The screening is performed 24 to 48 hours after birth and is done by collecting blood from the child’s heel — often referred to as a heel stick. The drops of blood are put on a card with five circles, each smaller than the size of a dime. After the card has dried for three hours, it goes by courier to the State Hygienic Laboratory in Iowa. At the lab, different machines are used to detect different analytes — substances whose chemical constituents are being identified and measured. Depending on gestation period, weight, and time the blood is collected, the machines look for principles.
“Any abnormal screening is followed up by the lab, who notifies the short-term follow-up nurse, based out of Iowa,” Meyer said. “The nurse calls the baby’s primary care physician in North Dakota with follow-up recommendations or for further testing to confirm whether or not the baby has a disorder.”
Time is of the essence for the screening — so much so that if the specimen is sent to the lab in Iowa within 24 hours after collection, the physicians can be notified of a possible time-critical disorder by the time the baby is three or four days old. Parents are notified by the doctor’s office to bring their baby in for further testing right away.
“We want babies identified early so that treatment can begin immediately to avoid any long-term consequences,,” Meyer said. “If babies are not identified early, the disorders can cause brain damage, coma, or even death.”

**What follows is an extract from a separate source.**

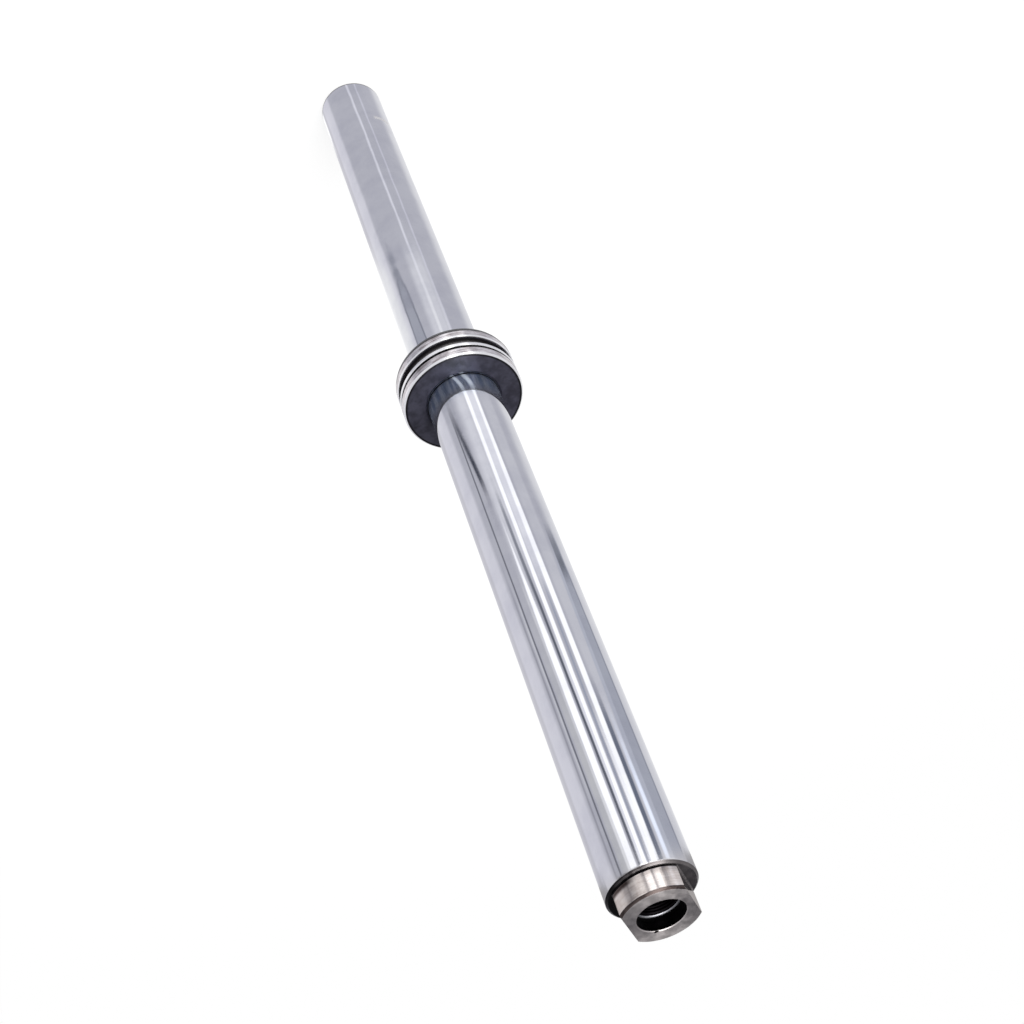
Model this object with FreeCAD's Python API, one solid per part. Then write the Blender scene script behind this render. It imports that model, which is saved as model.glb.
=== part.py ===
import FreeCAD, Part
import math
import os

# Double-ended hydraulic piston rod: a ground, chrome-plated bar with a grooved piston shrunk on at mid-length.
# Frame: +Z runs along the rod, from the plain flat end at Z = 0 up to the spigot. Sizes are in millimetres.

# Driving dimensions of the rod's bar
rod_diameter = 45.0
shoulder_height = 722.0
far_end_chamfer = 0.8
chrome_end_chamfer = 1.2

# Driving dimensions of the seat that the piston is shrunk on: a little larger than the plated bar, so that the
# ring passes freely along the bar, and a little longer than the ring
seat_step = 0.25
seat_overrun = 0.5

# Driving dimensions of the spigot, turned down from the bar and milled with two parallel flats
spigot_step = 1.5
spigot_length = 13.0
spigot_chamfer = 1.2
relief_width = 1.3
relief_depth = 0.5
relief_root_radius = 0.3
across_flats = 32.0
flat_root_radius = 0.8
flat_edge_break = 0.3

# Driving dimensions of the threaded socket in the spigot's end face
thread_diameter = 22.0
thread_pitch = 1.5
thread_depth = 38.0
thread_mouth_relief = 0.4
socket_clearance = 1.0
socket_depth = 7.5
socket_edge_break = 0.4

# Driving dimensions of the centre hole that the bar was turned and ground on, in its plain end
centre_pilot_diameter = 5.0
centre_mouth_diameter = 10.6
centre_pilot_length = 6.0

# Driving dimensions of the piston, listed from its far face to its near one
piston_diameter = 74.8
piston_seat_height = 334.4
lead_in_length = 2.4
lead_in_drop = 0.8
lower_land_width = 6.1
guide_groove_width = 6.3
guide_groove_depth = 2.5
middle_land_width = 2.4
ring_groove_width = 2.2
ring_groove_depth = 2.8
upper_land_width = 6.2
rim_chamfer = 1.0
groove_edge_break = 0.4
bore_mouth_chamfer = 1.2

# Angles that the cutting tools give
drill_point_angle = 118.0
centre_drill_angle = 60.0

# How far a cutting tool runs past the surface that it cuts
tool_overrun = 5.0

# Sizes that follow from the driving ones
rod_radius = rod_diameter / 2
chrome_top = shoulder_height - chrome_end_chamfer
spigot_radius = rod_radius - spigot_step
spigot_top = shoulder_height + spigot_length
thread_radius = thread_diameter / 2
thread_core_radius = thread_radius - 5 / 8 * thread_pitch * math.cos(math.radians(30))
seat_radius = rod_radius + seat_step
piston_radius = piston_diameter / 2
lower_land_bottom = piston_seat_height + lead_in_length
guide_groove_bottom = lower_land_bottom + lower_land_width
ring_groove_bottom = guide_groove_bottom + guide_groove_width + middle_land_width
piston_near_face = ring_groove_bottom + ring_groove_width + upper_land_width


def rounded_wire(corners):
    """Closed wire in the XZ plane through corners (x, z, radius), each rounded by its own radius."""
    points = [FreeCAD.Vector(x, 0, z) for x, z, radius in corners]
    arcs = []
    for index, (x, z, radius) in enumerate(corners):
        point = points[index]
        to_last = points[index - 1] - point
        to_next = points[(index + 1) % len(points)] - point
        shorter_run = min(to_last.Length, to_next.Length)
        to_last.normalize()
        to_next.normalize()
        half_angle = to_last.getAngle(to_next) / 2
        setback = min(radius / math.tan(half_angle), shorter_run * 0.45)
        inward = (to_last + to_next).normalize() if setback > 0 else FreeCAD.Vector()
        depth = setback * (1 / math.cos(half_angle) - math.tan(half_angle))
        arcs.append((point + to_last * setback, point + inward * depth, point + to_next * setback))
    edges = []
    for index, (start, middle, end) in enumerate(arcs):
        if corners[index][2] > 0:
            edges.append(Part.Arc(start, middle, end).toShape())
        following_start = arcs[(index + 1) % len(arcs)][0]
        edges.append(Part.LineSegment(end, following_start).toShape())
    return Part.Wire(edges)


def turned(corners):
    """Solid of revolution about Z from corners (radius, height, corner radius)."""
    section = Part.Face(rounded_wire(corners))
    return section.revolve(FreeCAD.Vector(0, 0, 0), FreeCAD.Vector(0, 0, 1), 360)


def drill_point_length(radius):
    return radius / math.tan(math.radians(drill_point_angle / 2))


def turned_bar():
    """The bar as it leaves the lathe: chamfered plain end, piston seat, shoulder, relief and spigot."""
    seat_bottom = piston_seat_height - seat_overrun
    seat_top = piston_near_face + seat_overrun
    relief_radius = spigot_radius - relief_depth
    relief_top = shoulder_height + relief_width
    return turned([
        (0, 0, 0),
        (rod_radius - far_end_chamfer, 0, 0),
        (rod_radius, far_end_chamfer, 0),
        (rod_radius, seat_bottom - seat_step, 0),
        (seat_radius, seat_bottom, 0),
        (seat_radius, seat_top, 0),
        (rod_radius, seat_top + seat_step, 0),
        (rod_radius, chrome_top, 0),
        (rod_radius - chrome_end_chamfer, shoulder_height, 0),
        (relief_radius, shoulder_height, relief_root_radius),
        (relief_radius, relief_top - relief_depth, relief_root_radius),
        (spigot_radius, relief_top, 0),
        (spigot_radius, spigot_top - spigot_chamfer, 0),
        (spigot_radius - spigot_chamfer, spigot_top, 0),
        (0, spigot_top, 0),
    ])


def flat_cutter():
    """Milling cutter's sweep that leaves one flat on the +X side, with a rounded root at the shoulder."""
    flat = across_flats / 2
    outside = rod_radius + tool_overrun
    above = spigot_top + tool_overrun
    sweep = rounded_wire([
        (outside, shoulder_height, 0),
        (flat, shoulder_height, flat_root_radius),
        (flat, spigot_top - flat_edge_break, 0),
        (flat - flat_edge_break, spigot_top, 0),
        (flat - flat_edge_break, above, 0),
        (outside, above, 0),
    ])
    cutter = Part.Face(sweep).extrude(FreeCAD.Vector(0, 2 * outside, 0))
    cutter.translate(FreeCAD.Vector(0, -outside, 0))
    return cutter


def socket_cutter():
    """Counterbore, thread mouth, thread core and drill point of the blind hole in the spigot."""
    socket_radius = thread_radius + socket_clearance
    ledge = spigot_top - socket_depth
    mouth_radius = thread_radius + thread_mouth_relief
    core_top = ledge - (mouth_radius - thread_core_radius)
    core_bottom = ledge - thread_depth
    return turned([
        (0, core_bottom - drill_point_length(thread_core_radius), 0),
        (thread_core_radius, core_bottom, 0),
        (thread_core_radius, core_top, 0),
        (mouth_radius, ledge, 0),
        (socket_radius, ledge, 0),
        (socket_radius, spigot_top - socket_edge_break, 0),
        (socket_radius + socket_edge_break, spigot_top, 0),
        (socket_radius + socket_edge_break, spigot_top + tool_overrun, 0),
        (0, spigot_top + tool_overrun, 0),
    ])


def centre_hole_cutter():
    """Centre drill's hole in the plain end: a cone that carries the lathe centre, and a pilot."""
    pilot_radius = centre_pilot_diameter / 2
    mouth_radius = centre_mouth_diameter / 2
    cone_length = (mouth_radius - pilot_radius) / math.tan(math.radians(centre_drill_angle / 2))
    pilot_end = cone_length + centre_pilot_length
    return turned([
        (0, -tool_overrun, 0),
        (mouth_radius, -tool_overrun, 0),
        (mouth_radius, 0, 0),
        (pilot_radius, cone_length, 0),
        (pilot_radius, pilot_end, 0),
        (0, pilot_end + drill_point_length(pilot_radius), 0),
    ])


def rod():
    flat = flat_cutter()
    opposite_flat = flat.copy()
    opposite_flat.rotate(FreeCAD.Vector(0, 0, 0), FreeCAD.Vector(0, 0, 1), 180)
    return turned_bar().cut([flat, opposite_flat, socket_cutter(), centre_hole_cutter()])


def groove(bottom, width, depth):
    """Corners of one ring groove in the piston's rim, with broken edges."""
    floor_radius = piston_radius - depth
    top = bottom + width
    return [
        (piston_radius, bottom - groove_edge_break, 0),
        (piston_radius - groove_edge_break, bottom, 0),
        (floor_radius, bottom, 0),
        (floor_radius, top, 0),
        (piston_radius - groove_edge_break, top, 0),
        (piston_radius, top + groove_edge_break, 0),
    ]


def piston():
    """Ring shrunk on the bar: its bore closes on the seat's own surface, and both mouths are chamfered."""
    mouth_radius = seat_radius + bore_mouth_chamfer
    return turned([
        (mouth_radius, piston_seat_height, 0),
        (piston_radius - lead_in_drop, piston_seat_height, 0),
        (piston_radius, lower_land_bottom, 0),
        *groove(guide_groove_bottom, guide_groove_width, guide_groove_depth),
        *groove(ring_groove_bottom, ring_groove_width, ring_groove_depth),
        (piston_radius, piston_near_face - rim_chamfer, 0),
        (piston_radius - rim_chamfer, piston_near_face, 0),
        (mouth_radius, piston_near_face, 0),
        (seat_radius, piston_near_face - bore_mouth_chamfer, 0),
        (seat_radius, piston_seat_height + bore_mouth_chamfer, 0),
    ])


def main():
    os.makedirs("parts", exist_ok=True)
    for name, shape in {"rod": rod(), "piston": piston()}.items():
        solid = shape.Solids[0]
        solid.exportStep(f"parts/{name}.step")
        box = solid.BoundBox
        print(name, "valid", solid.isValid(), "solids", len(shape.Solids), "faces", len(solid.Faces))
        print(f"  volume {solid.Volume / 1000:.2f} cm3, height {box.ZMin:.2f} to {box.ZMax:.2f} mm")


main()
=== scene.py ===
# %% [markdown]
# # A chrome piston rod, dressed for the camera
# The part is the rod of a double-ended hydraulic cylinder: a ground bar with a hard chrome plate, a
# black-oxidised piston shrunk on at mid-length, and a spigot with two flats and a threaded socket.
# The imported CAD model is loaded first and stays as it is. It is the frame that every piece is built on.

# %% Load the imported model
import bpy
import math
from mathutils import Matrix, Vector


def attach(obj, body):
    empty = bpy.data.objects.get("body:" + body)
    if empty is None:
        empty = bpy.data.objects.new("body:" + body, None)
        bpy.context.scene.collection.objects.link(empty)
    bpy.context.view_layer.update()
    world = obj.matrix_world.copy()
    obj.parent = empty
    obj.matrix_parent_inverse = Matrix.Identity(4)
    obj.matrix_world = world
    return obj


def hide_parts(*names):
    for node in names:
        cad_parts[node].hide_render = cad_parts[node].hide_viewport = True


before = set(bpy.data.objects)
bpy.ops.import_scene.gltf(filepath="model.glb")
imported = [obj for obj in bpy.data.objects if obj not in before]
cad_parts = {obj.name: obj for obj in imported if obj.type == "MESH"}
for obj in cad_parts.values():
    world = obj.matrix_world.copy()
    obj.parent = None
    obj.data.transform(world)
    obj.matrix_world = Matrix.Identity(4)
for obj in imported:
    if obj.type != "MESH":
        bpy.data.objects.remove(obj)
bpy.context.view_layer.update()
MM = 0.001

# %% [markdown]
# ## The camera
# A pinhole camera was fitted to the outlines of the bar and the piston in the photograph. It looks down along
# the bar from a little over a metre, with the spigot end towards it, which gives the strong perspective.
# The frame is square, so one focal length and three directions say all of it.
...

One disorder screened for is medium-chain acyl-CoA dehydrogenase deficiency (MCAD), an illness that causes blood sugar to get too low if the child doesn’t eat often enough. “Frequent feedings prevent the problem, and IV fluids can be given if the child can’t eat due to an illness,” Holland said. “But if the family and physician are not aware of the illness, the first symptoms would be when the child is having seizures due to low blood sugar levels.”

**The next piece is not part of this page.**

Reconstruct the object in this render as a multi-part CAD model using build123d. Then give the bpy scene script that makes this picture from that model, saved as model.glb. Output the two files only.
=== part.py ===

According to Meyer, it’s more common to have normal results. “The disorders we are screening for are very rare.”
When a child is born at Trinity Hospital, parents get an information form that explains the screening process. A parent may decline to have the test done, but this is usually because of the misconceptions about the testing, the use of the blood sample, or insurance concerns, Holland said.
The testing is safe, and the blood is not used for anything else. The blood specimen is stored securely until the child is 18 years old, and then is destroyed, he added. “If the family has concerns about the retention of the blood specimen, they an request their baby’s specimen be returned to them and destruction would be their responsibility. The information obtained is only shared with the family and the medical care provider.
“The risks for not doing the test are immense,” Holland said. “It would be unfortunate if the child had an easily correctable problem that was not recognized until the child was permanently damaged.”